In the downtime between giving birth and leaving the hospital, new moms get a crash course in life with a newborn.
Nurses explain how to feed a baby. How to safely put a baby down for a nap (always on the child’s back). How to make sure the car seat is secure and the house is babyproofed. How a mother can get help for postpartum depression. What precautions she should take if the doctor prescribed an opioid medication after a Caesarean section.
“We realize it is so much information, we can’t just give them a list and say goodbye,” Laura Evans, the director of women’s services at St. David’s South Austin Medical Center, told me. Rather, the nurses provide the information in installments throughout a new mother’s hospital stay.
It’s impossible to cover everything. Among the things, new parents don’t learn before leaving the hospital: How to find a good daycare.
I’ve been thinking about that a lot since reading the Unwatched series produced by the American-Statesman’s investigative team. The series pointed to alarming holes in the state’s oversight of day care facilities, and our editorial board has rightly called on Texas lawmakers to step up enforcement efforts and provide better information to the public.
But state agencies aren’t the only ones in this ecosystem. And this is an area where new parents could use some help — not only to learn how to navigate the database of daycare facilities’ violations but to understand the distinctions between licensed, registered and listed child care facilities. (It matters if you care about the kind of training and inspections a facility receives.)
Hospitals can’t explain everything during a mom’s stay. But St. David’s South is working with Austin Public Health and the United Way for Greater Austin to keep the conversation going after young families have gone home.
The three groups are collaborating on the first installation of Texas Family Connects, a program that provides a home visit with a nurse between three and 12 weeks after a mother and her baby have left the hospital.
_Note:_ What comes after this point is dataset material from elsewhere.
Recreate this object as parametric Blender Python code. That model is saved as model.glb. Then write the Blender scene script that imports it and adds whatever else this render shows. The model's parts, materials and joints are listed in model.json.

The home visit is free and completely voluntary. The program began with a soft launch in September, finding moms through doctors’ referrals. Last week it ramped up to reach every mom, regardless of income level, who gives birth at St. David’s South.
Cathy McHorse, vice president of the Success by 6 initiative at the United Way, told me the home visit takes several hours as a nurse from Austin Public Health runs through a 12-point checklist on the well-being of mother and child, answering questions and recommending programs that can help. Moms can get one or two follow-up visits at no cost, thanks to the grants funding this effort.
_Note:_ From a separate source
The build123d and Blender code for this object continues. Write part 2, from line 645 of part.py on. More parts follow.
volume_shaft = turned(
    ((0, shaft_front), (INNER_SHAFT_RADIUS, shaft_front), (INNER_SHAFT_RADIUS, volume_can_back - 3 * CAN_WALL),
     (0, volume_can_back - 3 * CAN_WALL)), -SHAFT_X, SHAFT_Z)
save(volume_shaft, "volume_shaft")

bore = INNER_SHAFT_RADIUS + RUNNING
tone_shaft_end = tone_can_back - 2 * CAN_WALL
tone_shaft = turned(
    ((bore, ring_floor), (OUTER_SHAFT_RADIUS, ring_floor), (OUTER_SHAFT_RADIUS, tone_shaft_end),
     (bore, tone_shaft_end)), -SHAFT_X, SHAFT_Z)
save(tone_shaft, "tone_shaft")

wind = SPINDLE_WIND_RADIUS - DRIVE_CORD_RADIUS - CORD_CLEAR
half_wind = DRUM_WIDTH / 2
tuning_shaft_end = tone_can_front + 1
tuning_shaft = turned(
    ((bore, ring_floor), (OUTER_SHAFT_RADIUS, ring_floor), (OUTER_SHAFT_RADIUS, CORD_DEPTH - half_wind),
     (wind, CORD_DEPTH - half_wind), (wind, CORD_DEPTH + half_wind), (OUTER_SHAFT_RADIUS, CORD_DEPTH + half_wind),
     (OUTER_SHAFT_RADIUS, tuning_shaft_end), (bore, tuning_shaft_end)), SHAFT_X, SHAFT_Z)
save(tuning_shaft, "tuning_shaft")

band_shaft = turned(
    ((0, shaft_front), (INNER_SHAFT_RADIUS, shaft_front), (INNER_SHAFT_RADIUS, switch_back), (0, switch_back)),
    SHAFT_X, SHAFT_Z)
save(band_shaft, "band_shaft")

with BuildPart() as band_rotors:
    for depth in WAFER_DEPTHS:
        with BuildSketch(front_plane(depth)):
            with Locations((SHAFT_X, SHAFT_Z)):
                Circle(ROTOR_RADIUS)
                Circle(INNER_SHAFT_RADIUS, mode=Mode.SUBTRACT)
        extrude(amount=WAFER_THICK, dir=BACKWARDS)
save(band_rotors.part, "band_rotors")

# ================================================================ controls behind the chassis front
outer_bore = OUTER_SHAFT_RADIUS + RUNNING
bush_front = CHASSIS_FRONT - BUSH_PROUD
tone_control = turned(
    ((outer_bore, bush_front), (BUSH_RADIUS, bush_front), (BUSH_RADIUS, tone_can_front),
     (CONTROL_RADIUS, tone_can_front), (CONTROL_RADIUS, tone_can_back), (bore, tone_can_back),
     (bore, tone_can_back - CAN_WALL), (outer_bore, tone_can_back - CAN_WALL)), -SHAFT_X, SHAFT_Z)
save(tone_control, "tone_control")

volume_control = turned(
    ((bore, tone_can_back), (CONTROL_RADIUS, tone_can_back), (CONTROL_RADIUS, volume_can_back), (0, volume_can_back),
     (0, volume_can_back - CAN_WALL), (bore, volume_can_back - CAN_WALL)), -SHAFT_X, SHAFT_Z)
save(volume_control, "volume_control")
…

Importantly, the nurse’s checklist includes a discussion about child care options: What does your family need? Do you know where to find information? Do you need financial support?
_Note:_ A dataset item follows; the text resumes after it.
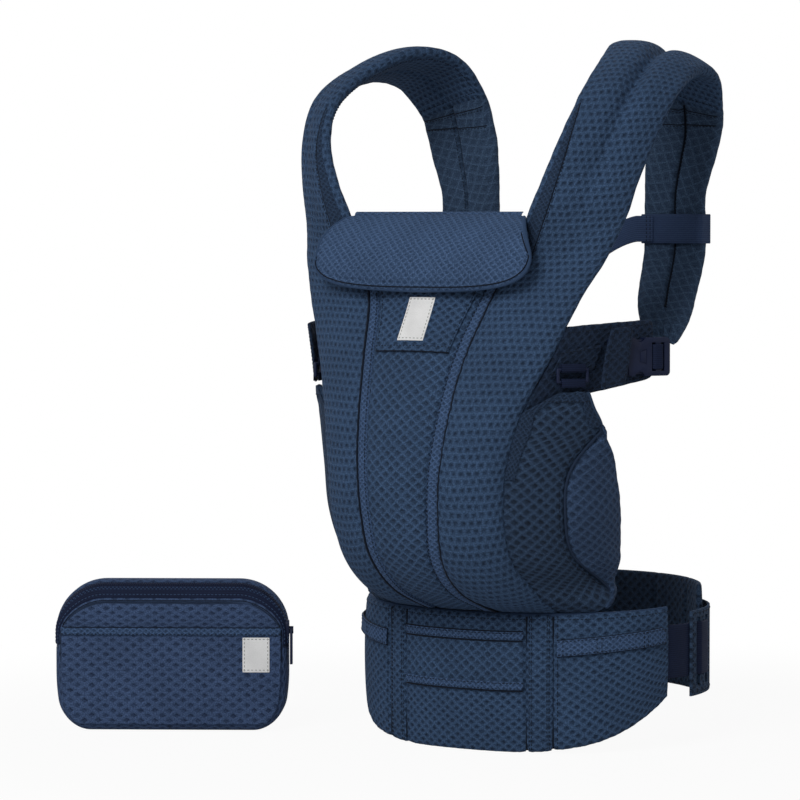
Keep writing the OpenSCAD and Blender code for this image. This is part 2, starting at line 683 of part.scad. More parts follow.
module left_arm_lower() { mirror([1, 0, 0]) right_arm_lower(); }

// Short webbing from the housing's bar to the end of the shoulder strap.
module right_link_web() {
    end = [pad_mid[0], pad_mid[1], belt_h + buckle_h]
          + (buckle_along + slim_length + 1.5) * [cos(pad_turn), sin(pad_turn), 0]
          + buckle_out * [sin(pad_turn), -cos(pad_turn), 0];
    tip = strap_point(strap_l, 0.5) + [2.4, -3.6, -1.2];
    color(web_navy)
        quilt(function (u, v) lerp(end, tip, u) + [0, 0, (v - 0.5) * thin_web * (1 - 0.3 * u)],
              even(web_t), 4, 1);
}
module left_link_web() { mirror([1, 0, 0]) right_link_web(); }

// ---------- chest strap ----------

chest_z = belt_h + chest_h;
chest_w = thin_web + 3;
loop_gap = 1;
loop_in = back_x - loop_gap;
loop_front = back_y - (strap_back_t / 2 + loop_gap);
loop_back = back_y + strap_back_t / 2 + crown + loop_gap;
chest_y = loop_front - 2 * web_t;
chest_half = 22.4;     // half the length of the closed chest buckle
module chest_loops() {
    color(web_navy) for (m = [0, 1]) mirror([m, 0, 0])
        translate([0, 0, chest_z - chest_w / 2]) linear_extrude(height = chest_w) difference() {
            translate([loop_in - web_t, loop_front - web_t])
                square([back_w + 2 * (loop_gap + web_t), loop_back - loop_front + 2 * web_t]);
            translate([loop_in, loop_front])
                square([back_w + 2 * loop_gap, loop_back - loop_front]);
        }
}
// The webbing from the loop to the chest buckle, which hangs down towards the middle.
module chest_ribbon(from) {
    quilt(function (u, v) [lerp(from, loop_in - web_t - gap, u), loop_front - web_t / 2,
                           chest_z - chest_sag * pow(1 - u, 1.6) + (v - 0.5) * thin_web],
          even(web_t), 8, 1);
}
module chest_web_right() { color(web_navy) chest_ribbon(chest_half + 4); }
module chest_web_left() { color(web_navy) mirror([1, 0, 0]) chest_ribbon(chest_half); }
module at_chest_buckle() {
    translate([-4, loop_front - web_t / 2, chest_z - chest_sag]) rotate([90, 0, 0]) children();
}
module chest_housing() { color(plastic_navy) at_chest_buckle() housing(thin_web, 30); }
module chest_prongs() { color(plastic_navy) at_chest_buckle() prongs(thin_web, slim_base); }
module chest_arm_upper() { color(plastic_navy) at_chest_buckle() release_arm(thin_web); }
module chest_arm_lower() {
    color(plastic_navy) at_chest_buckle() mirror([0, 1, 0]) release_arm(thin_web);
}

// ---------- pouch ----------

pouch_wall = 5;            // thickness of the pouch's padded wall
pouch_at = [-310, -119];   // middle of the pouch on the ground
zip_y = -pouch_d / 2 + 9;  // where the zip runs, from the pouch's middle
zip_w = 8;
zip_low = 82;              // height at which the zip's ends are sewn in
module at_pouch() {
    translate([pouch_at[0], pouch_at[1], 0]) rotate([0, 0, pouch_turn]) children();
}
// Outline of the pouch seen from the front, grown by d
module pouch_outline(d) {
    hull() for (x = [-1, 1]) {
        translate([x * (pouch_w / 2 - pouch_r), pouch_r]) circle(r = pouch_r + d, $fn = 64);
        translate([x * (pouch_w / 2 - pouch_top_r), pouch_h - pouch_top_r])
            circle(r = pouch_top_r + d, $fn = 96);
    }
}
module pouch_slab(y0, y1, d) {
    translate([0, y1, 0]) rotate([90, 0, 0]) linear_extrude(height = y1 - y0) pouch_outline(d);
}
module pouch_shell() {
    color(mesh_navy) at_pouch() difference() {
        union() {
            pouch_slab(-pouch_d / 2 + 3, pouch_d / 2 - 3, 0);
            pouch_slab(-pouch_d / 2, pouch_d / 2, -3);
        }
        // room inside
        pouch_slab(-pouch_d / 2 + pouch_wall, pouch_d / 2 - pouch_wall, -pouch_wall - 2);
        // the zip's slit, all along its run
        difference() {
            pouch_slab(zip_y - zip_w / 2 - gap, zip_y + zip_w / 2 + gap, 1);
            pouch_slab(zip_y - zip_w, zip_y + zip_w, -4);
            translate([-pouch_w, -pouch_d, -1]) cube([2 * pouch_w, 2 * pouch_d, zip_low]);
        }
    }
}
module pouch_pocket() {
    color(mesh_navy) at_pouch() translate([0, -pouch_d / 2 - gap, 0]) rotate([90, 0, 0])
        linear_extrude(height = 2) intersection() {
            pouch_outline(-7);
            translate([-pouch_w, 0]) square([2 * pouch_w, pouch_pocket_h]);
        }
}
module pouch_label() {
    color(label_white) at_pouch()
        translate([pouch_w / 2 - 43, -pouch_d / 2 - gap - 2 - 1.2, 56]) cube([26, 0.8, 35]);
}
tooth_pitch = 6;
module zipper() {
    color(web_navy) at_pouch() difference() {
        pouch_slab(zip_y - zip_w / 2, zip_y + zip_w / 2, -2.4);
        pouch_slab(zip_y - zip_w, zip_y + zip_w, -3.6);
        translate([-pouch_w, -pouch_d, -1]) cube([2 * pouch_w, 2 * pouch_d, zip_low + 1 + gap]);
    }
    color(plastic_navy) at_pouch()
        for (x = [-pouch_w / 2 + pouch_top_r + 2 : tooth_pitch : pouch_w / 2 - pouch_top_r - 2])
            translate([x - 1.5, zip_y - 2, pouch_h - 2.4]) cube([3, 4, 1.6]);
}
slider_z = 97;
slider_x = pouch_w / 2 - 2.4 + gap;
module zip_slider() {
    color(plastic_navy) at_pouch() translate([slider_x, zip_y, slider_z]) difference() {
        union() {
            rotate([90, 0, 90]) linear_extrude(height = 3.2) {
                translate([-4, -6]) square([8, 12]);
                translate([0, 6]) circle(r = 4, $fn = 32);
            }
            translate([3.2, -1.2, -3]) cube([4, 2.4, 7]);
        }
        translate([5.2, 0, 1.4]) rotate([90, 0, 0]) cylinder(r = 1.25, h = 10, center = true, $fn = 32);
    }
}
pull_pivot = [slider_x + 5.2, zip_y, slider_z + 1.4];
module zip_pull() {
    color(plastic_navy) at_pouch() translate(pull_pivot) {
        rotate([90, 0, 0]) cylinder(r = 1.2, h = 6, center = true, $fn = 32);
        for (s = [-1, 1]) translate([-1.2, s * 2.6 - 0.8, -10]) cube([2.4, 1.6, 10]);
        translate([-1.2, -3.4, -34]) cube([2.4, 6.8, 24]);
    }
}

belt_centre();
belt_strips();
right_wing();
left_wing();
belt_lining();
front_bands();
loop_straps();
lumbar_pad();
lumbar_sleeve();
waist_web_long();
waist_web_free();
waist_web_short();
waist_housing();
waist_prongs();
waist_arm_upper();
waist_arm_lower();
centre_panel();
bindings();
pocket_flap();
right_strap_front();
left_strap_front();
right_strap_back();
left_strap_back();
right_seat_panel();
left_seat_panel();
right_thigh_pad();
left_thigh_pad();
headrest();
headrest_hinge();
body_label();
right_arm_pad();
left_arm_pad();
right_arm_cover();
left_arm_cover();
seat_rings();
ring_webs();
arm_webs();
right_housing();
left_housing();
right_prongs();
left_prongs();
right_arm_upper();
right_arm_lower();
left_arm_upper();
left_arm_lower();
right_link_web();
left_link_web();
chest_loops();
chest_web_right();
chest_web_left();
chest_housing();
chest_prongs();
chest_arm_upper();
chest_arm_lower();
pouch_shell();
pouch_pocket();
zipper();
zip_slider();
zip_pull();
pouch_label();
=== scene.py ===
"""Soft baby carrier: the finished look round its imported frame, laid out as an add-on.

Sizes named in capitals are in millimetres and repeat the frame's own shape.
"""
import json
import math

import bmesh
import bpy
import numpy as np
from mathutils import Matrix, Vector

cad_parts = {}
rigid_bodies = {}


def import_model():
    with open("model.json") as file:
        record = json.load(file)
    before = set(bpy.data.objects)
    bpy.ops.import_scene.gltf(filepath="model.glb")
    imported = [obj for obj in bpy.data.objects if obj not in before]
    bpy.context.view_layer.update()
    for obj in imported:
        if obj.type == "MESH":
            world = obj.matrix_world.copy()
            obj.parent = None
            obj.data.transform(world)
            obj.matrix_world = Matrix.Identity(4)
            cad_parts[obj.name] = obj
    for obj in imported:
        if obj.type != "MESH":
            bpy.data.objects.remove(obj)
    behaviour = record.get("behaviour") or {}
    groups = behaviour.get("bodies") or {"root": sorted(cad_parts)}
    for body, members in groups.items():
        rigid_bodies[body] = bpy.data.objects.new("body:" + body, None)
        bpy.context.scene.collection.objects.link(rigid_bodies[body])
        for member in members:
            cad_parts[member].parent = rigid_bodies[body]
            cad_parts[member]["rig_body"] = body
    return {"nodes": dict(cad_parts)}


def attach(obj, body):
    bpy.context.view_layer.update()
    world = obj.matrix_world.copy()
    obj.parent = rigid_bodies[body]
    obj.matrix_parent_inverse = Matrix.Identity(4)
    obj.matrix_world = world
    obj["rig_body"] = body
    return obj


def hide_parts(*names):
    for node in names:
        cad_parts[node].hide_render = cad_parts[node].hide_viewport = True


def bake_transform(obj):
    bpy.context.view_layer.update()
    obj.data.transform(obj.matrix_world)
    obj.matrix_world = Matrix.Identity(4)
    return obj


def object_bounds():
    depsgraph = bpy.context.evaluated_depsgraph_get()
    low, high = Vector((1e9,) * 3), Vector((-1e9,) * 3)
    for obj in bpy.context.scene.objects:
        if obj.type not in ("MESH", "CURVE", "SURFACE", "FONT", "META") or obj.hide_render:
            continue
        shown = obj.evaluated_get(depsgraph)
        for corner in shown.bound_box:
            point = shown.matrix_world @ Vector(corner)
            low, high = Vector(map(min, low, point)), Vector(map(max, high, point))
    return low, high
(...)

McHorse hopes the Texas Family Connects program can eventually be expanded to reach all moms in Travis County. In the meantime, she pointed to another helpful resource from Early Matters Greater Austin, a coalition of business leaders supporting early childhood education.
The coalition recently produced the Family-Friendly Workplace Toolkit to help businesses better meet their employees’ family needs. Among other things, the toolkit provides information on how companies can help staffers apply for childcare subsidies, a scarce pot of grants that can make the difference in a family’s ability to afford quality daycare.
Many parents are also getting help by calling 211, the social services hotline operated by the United Way. Staffers provide information on how to search the state’s database of daycares, though McHorse noted more than half of the 2,500 calls the hotline received last year on childcare involved people needing financial assistance.
That’s one area where the state needs to do more: As our editorial board has noted, Texas is one of two states that does the bare minimum to pull down federal grants helping lower-income families afford better daycare.
Legislators have work to do, but it’s worth applauding the efforts of health care providers, nonprofits and employers who are helping young families find quality care for their kids. The stakes are too high: Parents shouldn’t have to find their way alone.